Die Fraktionen, die dem Haushalt trotz „großem Bauchweh“ zustimmten, erklärten, dass es keine Alternative gebe, wenn man nicht dem RP ins Messer laufen wolle. Claudius Kranz (CDU) meinte, die Maßnahmen seien „verträglich für die Stadtgesellschaft“. Gabriele Baier (Grüne/Partei) verkündete zusammenfassend „Wir sind dabei!“ Die Stadt investiere weiter, was für Schulen und Infrastruktur wichtig sei. Sie monierte allerdings, der Klimafonds sei viel zu schwach ausgelegt. Die Kürzungen seien mit dem Rasenmäher ausgeführt. Es mangele an Priorisierung anhand von Aufgaben- und Zielfestsetzungen. Wenn man den Schwerpunkt auf Investitionen für gesundes Klima lege, so stärke dies die Wirtschaft und generiere letztlich auch wieder mehr Gewerbesteuereinnahmen.

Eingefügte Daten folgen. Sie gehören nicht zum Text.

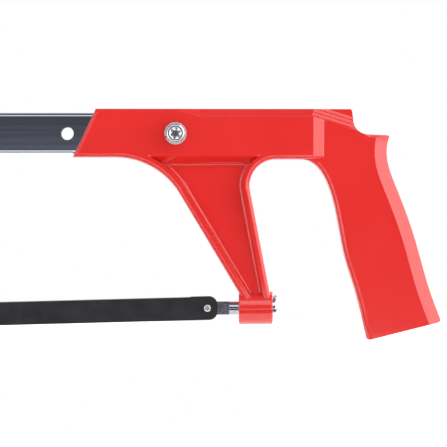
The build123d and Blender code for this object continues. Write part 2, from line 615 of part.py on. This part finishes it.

Reinhold Götz (SPD), der dem Gemeinderat schon ein viertel Jahrhundert angehört, bekannte, dass er von der Tiefe der kommunalen Finanzkrise überrascht sei und dass er noch nie einen solchen Einbruch der Gewerbesteuer erlebt habe wie gegenwärtig. Die fünf Wochen, die man Zeit gehabt habe, sich mit dem Nachtragshaushalt auseinanderzusetzen, seien viel zu kurz gewesen, insbesondere für die Diskussionen in der Fraktion. Der Zeitplan sei aber alternativlos. Man habe immerhin ein paar besondere Härten abwenden können: Es werde nun doch kein Jugendtreff geschlossen, der Aufbau der Schulsozialarbeit gehe weiter, und die Streichung der 105 EUR Ermäßigung für die Kita-Gebühren sei wenigstens zeitlich gestreckt und damit abgefedert. Was unbedingt noch diskutiert werden müsse, sei die beabsichtige Schließung der Albrecht-Dürer-Schule, des SBBZ für sehbehinderte Schüler*innen. Eine kleine Entlastung seien die Gelder, die aus dem Bundes-Infrastrukturvermögen kämen: In den 12 Jahren Laufzeit bedeute dies für Mannheim in Summe ca. 250 bis 300 Mio EUR. Und dann sei da noch die „Sport-Milliarde“ des Bundes. Aber am Ende des Finanzplanungszeitraums 2028 stünde dann immer noch eine Liquiditätslücke von 347 Mio EUR. „Mir fehlt die Phantasie, wie die geschlossen werden soll.“
Auf eine wichtige Angelegenheit wies Götz noch hin: Die GBG muss nach den jetzigen Planungen zwischen 2026 und 2028 je 2 Mio. EUR mehr pro Jahr zusätzlich zu den bisher schon fälligen 1,5 Mio. EUR an die Stadt abführen. „Dies darf auf keinen Fall zu höheren Mieten führen!“ Mit Beendigung der Mietpreisbremse für Mannheim durch die grün-schwarze Landesregierung würden die Mieten unweigerlich steigen. Da sei die GBG als Stabilitätsfaktor für die Mieten dringend notwendig.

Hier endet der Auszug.